Demasiados capítulos dedicados a destacar aspectos problemáticos de Ruidera; esto es, aspectos negativos que, no por ser verídicos, evitan un amargo sabor final. De modo que, ya es hora de empezar a escribir de estas cosas que a todos nos enamoran del Parque Natural. Porque Ruidera, a pesar de todos los males, constituye nuestra auténtica joya natural, y como tal debe brillar por encima de todo.
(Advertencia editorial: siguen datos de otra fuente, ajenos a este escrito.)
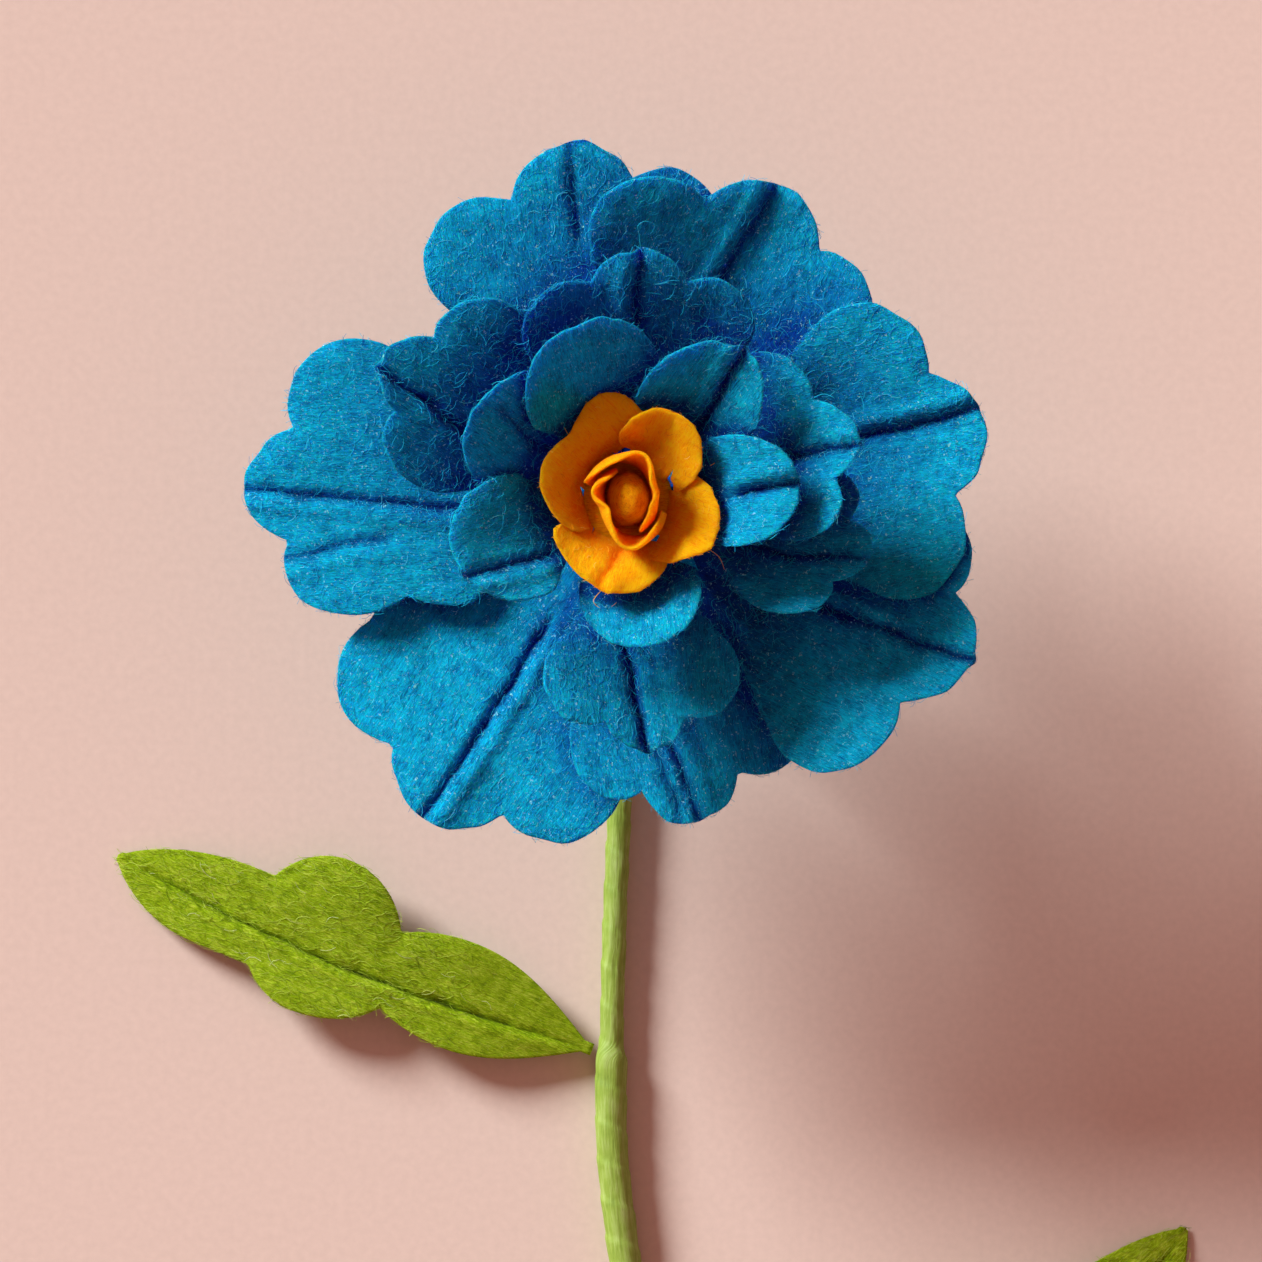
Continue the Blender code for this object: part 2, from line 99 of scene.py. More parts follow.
# Craft felt: matted wool, soft and matt, with fibres lying every way and pale flecks where they stand up; its colour
# also carries painted shade in the pinched creases and where petals crowd together
def feltMaterial(name, look):
    made, tree, shader = newMaterial(name)
    flat = addNode(tree, "ShaderNodeUVMap", {"uv_map": "cut"}).outputs["UV"]  # the cut pattern, in centimetres
    shift = addNode(tree, "ShaderNodeObjectInfo").outputs["Random"]
    moved = addNode(tree, "ShaderNodeVectorMath", {"operation": "ADD"}, {0: flat})
    offset = addNode(tree, "ShaderNodeCombineXYZ", inputs={"Z": shift})
    tree.links.new(offset.outputs[0], moved.inputs[1])
    place = moved.outputs[0]
    strands = None
    for turn, seed in ((0.35, 0.0), (1.3, 3.1), (2.3, 7.7)):  # fibres 0.1 mm thick and a few mm long
        along = addNode(tree, "ShaderNodeMapping", inputs={
            "Vector": place, "Location": (seed, seed, 0), "Rotation": (0, 0, turn), "Scale": (7.0, 75.0, 1.0)})
        wool = addNode(tree, "ShaderNodeTexNoise", inputs={
            "Vector": along.outputs[0], "Scale": 1.0, "Detail": 3.0, "Roughness": 0.6, "Distortion": 1.2})
        if strands is None:
            strands = wool.outputs["Fac"]
        else:
            both = addNode(tree, "ShaderNodeMath", {"operation": "MAXIMUM"}, {0: strands, 1: wool.outputs["Fac"]})
            strands = both.outputs[0]
    cloud = addNode(tree, "ShaderNodeTexNoise", inputs={
        "Vector": place, "Scale": look["cloudScale"], "Detail": 4.0, "Roughness": 0.6})
    strandShade = addNode(tree, "ShaderNodeMapRange", inputs={
        "Value": strands, "From Min": 0.45, "From Max": 0.78, "To Min": 0.0, "To Max": 1.0}).outputs[0]
    # painted shade along the pinched creases: the felt colour is darkened there
    creaseDepthAndShade = addNode(tree, "ShaderNodeAttribute", {"attribute_name": "creaseDepthAndShade"}).outputs["Fac"]
    mixed = addNode(tree, "ShaderNodeMath", {"operation": "MULTIPLY_ADD"}, {
        0: cloud.outputs["Fac"], 1: 0.9, 2: -0.27})
    creaseShaded = addNode(tree, "ShaderNodeMath", {"operation": "MULTIPLY_ADD"}, {
        0: creaseDepthAndShade, 1: -0.6, 2: mixed.outputs[0]})  # painted shade darkens the felt colour along the pinched creases
    total = addNode(tree, "ShaderNodeMath", {"operation": "MULTIPLY_ADD", "use_clamp": True}, {
        0: strandShade, 1: 0.95, 2: creaseShaded.outputs[0]})
    colour = colourRamp(tree, total.outputs[0], [
        (0.1, linearColour(look["deep"])), (0.9, linearColour(look["pale"])), (0.5, linearColour(look["body"]))])
    # painted shade: the felt colour is darkened where petals crowd together; "deep" is how little of the sky a spot
    # sees
    deep = addNode(tree, "ShaderNodeAttribute", {"attribute_name": "deep"}).outputs["Fac"]
    paintedShadeAmount = addNode(tree, "ShaderNodeMapRange", inputs={
        "Value": deep, "From Min": look["paintedShadeFrom"], "From Max": look["paintedShadeTo"], "To Min": 0.0,
        "To Max": look["paintedShadeShare"]}).outputs[0]
    paintedShade = addNode(tree, "ShaderNodeMix", {"data_type": "RGBA", "blend_type": "MULTIPLY"}, {"Factor": paintedShadeAmount})
    tree.links.new(colour, paintedShade.inputs[6])
    paintedShade.inputs[7].default_value = linearColour(look["paintedShade"])
    colour = paintedShade.outputs[2]
    fleck = addNode(tree, "ShaderNodeTexNoise", inputs={
        "Vector": place, "Scale": 26.0, "Detail": 2.0, "Roughness": 0.7, "Distortion": 0.8})
    fleckMask = addNode(tree, "ShaderNodeMapRange", inputs={
        "Value": fleck.outputs["Fac"], "From Min": look["fleckFrom"], "From Max": look["fleckFrom"] + 0.06,
        "To Min": 0.0, "To Max": look["fleckStrength"]}).outputs[0]
    flecked = addNode(tree, "ShaderNodeMix", {"data_type": "RGBA"}, {"Factor": fleckMask})
    tree.links.new(colour, flecked.inputs[6])
    flecked.inputs[7].default_value = linearColour(look["fleck"])
    tree.links.new(flecked.outputs[2], shader.inputs["Base Color"])
    rise = addNode(tree, "ShaderNodeMath", {"operation": "MULTIPLY_ADD"}, {
        0: cloud.outputs["Fac"], 1: 0.8, 2: strandShade})
    bump = addNode(tree, "ShaderNodeBump", inputs={
        "Height": rise.outputs[0], "Strength": 0.9, "Distance": 0.0004})
    tree.links.new(bump.outputs[0], shader.inputs["Normal"])
    shader.inputs["Roughness"].default_value = 0.95
    shader.inputs["Specular IOR Level"].default_value = 0.1
    shader.subsurface_method = "BURLEY"
    shader.inputs["Subsurface Weight"].default_value = look["through"]
    shader.inputs["Subsurface Radius"].default_value = look["throughDepth"]
    shader.inputs["Subsurface Scale"].default_value = mm
    shader.inputs["Sheen Weight"].default_value = look["sheen"]
    shader.inputs["Sheen Roughness"].default_value = 0.5
    shader.inputs["Sheen Tint"].default_value = linearColour(look["sheenTint"])
    return made


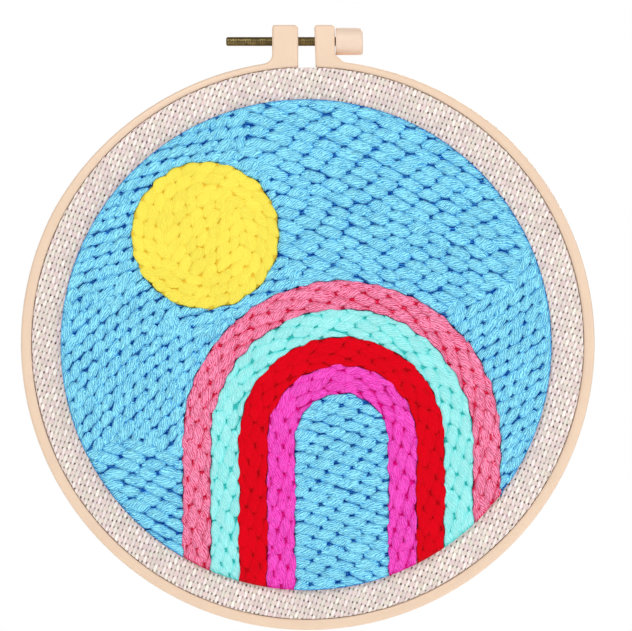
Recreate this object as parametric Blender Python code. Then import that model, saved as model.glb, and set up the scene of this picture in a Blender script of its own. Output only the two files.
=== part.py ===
"""A punch needle wall piece in its embroidery hoop, hung by the hoop's clamping screw.

The piece faces -Y and hangs in the XZ plane, its back against a wall at Y = 0. The origin is where a
nail in that wall carries it: the underside of the clamping screw, midway between the hoop's two lugs.

Everything is laid out flat first, in the hoop's own frame: X to the right, Y up the piece, and Z as the
height above the back rim. The empty "hoop_centre" then stands it up against the wall.
"""

import math

import bmesh
import bpy

MM = 0.001

# Clearance between neighbouring pieces.
GAP = 0.3 * MM

# Outer ring: a split plastic ring with a lug at each side of its split.
RING_OUTER_R = 101.3 * MM
RING_INNER_R = 97.5 * MM
RING_DEPTH = 9.5 * MM
RING_ROUNDING = 0.9 * MM
SPLIT_LEFT_X = -3.4 * MM
SPLIT_RIGHT_TOP_X = 2.3 * MM
SPLIT_RIGHT_FOOT_X = 2.8 * MM
LUG_LEFT_X = -12.6 * MM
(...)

Y en este sentido, hoy quiero recrear uno de aquellos maravillosos días de marcha por los caminos: era un día especial porque trataba de enseñar a unos amigos llegados desde Zaragoza, aquellas cosas del parque que no conoce ni visita el turista dominguero del baño, paella y botellón. Además, conseguí que me acompañaran dos amigos de esos, especialmente conocedores del Medio: Héctor Campos, magnífico fotógrafo y escritor, y Salvador Jiménez, también escritor y quizá uno de los mayores conocedores del paraje y de su conservación, tanto por ser natural del mismo, como por haber vivido todo su tiempo en él.
Y como según dicen los sabios estoicos, hay que buscar tratar con quien se puede aprender, porque el trato debe ser una fuente de enseñanza, al igual que la conversación, dado que hay muchas cosas por saber y es corto el vivir; pues, eso; que la compañía de Héctor y Salvador producían en mí este efecto; lo consideremos estoico o no.
Casa de los Duendes |
El día era otoñal, con el gris de los cielos como modelando las pequeñas lomas matizadas de coscojas y romeros: el grupo caminaba bordeando la laguna Conceja. El camino era ancho y se encontraba solitario; al fondo, la Casa de los Duendes; una construcción abandonada desde hacía décadas supuestamente por los ruidos ocasionados por seres misteriosos ¿Quién sabe de la existencia o no de otras formas de comunicación que puedan trascender en el tiempo y el espacio?
La Loma de la Conceja suponía un complicado ascenso para mí. Pero ya mi vista percibía multitud de imágenes que hacían que mi imaginación cabalgara enaltecida. Las plantas se mecían acariciadas por la brisa, y los cantos de las aves semejaban un plañidero duelo en esa necrópolis de en derredor. Porque estábamos dentro de una especie de bucle telúrico: tierra y alma; conexión espiritual con otros seres, otros tiempos, quizá hacía milenios ya.
Laguna Conceja |
Observaba la laguna desde el punto más alto de La Morra; y sentía un espíritu de reverencia hacia el entorno y el pasado; las verdeazuladas aguas reflejaban como espejos el embrujo del lugar. Me estremecía de ternura y emoción. Abrí mi pequeña agenda para tomar unas notas casi febriles ante la quietud y sosiego que transmitían las encinas y sabinares. Los chopos amarilleaban en su otoñal madurez.
Salvador iba y venía cogiendo piedras; Héctor disparaba una y otra vez su cámara fotográfica. Los componentes del grupo atendían encantados las explicaciones arqueológicas de Salvador. Era como hacer arqueología en estado puro, respetuosa con el tiempo y con el Medio, casi una actitud religiosa en su hacer: ¡Hay Ruidera; cuánto se ignora de ti!
Héctor también escribía, aunque lo hacía en su interior: “Me gusta ver a Salvador con las manos llenas de piedras, buscando, analizando, pensando… Me recuerda las primeras fotografías que vi de él en los, ahora, amarillentos periódicos de hace veinte años. Y quiero inmortalizarle así, protagonista en su medio, disfrutando inocuamente, respetándolo y adorándolo; pensando en aquellos predecesores que, como él, debieron de correr, cantar, gritar y sufrir en estas tierras mágicas: el hombre mimetizado con el entorno".
Material lítico en superficie |
Reconozco que yo era, soy más pragmático; tengo que serlo. Mi mente analizaba al mismo tiempo, la actual situación del entorno, el nivel de la laguna, la flora, la franja de masiegas, el avance del carrizo… En fin, es que no lo puedo evitar.
Y después volvimos a caminar dejando atrás “El Castellón” del poblado en altura situado en el Cerro de la Conceja. Son pequeños secretos de Ruidera, lugares para la ensoñación.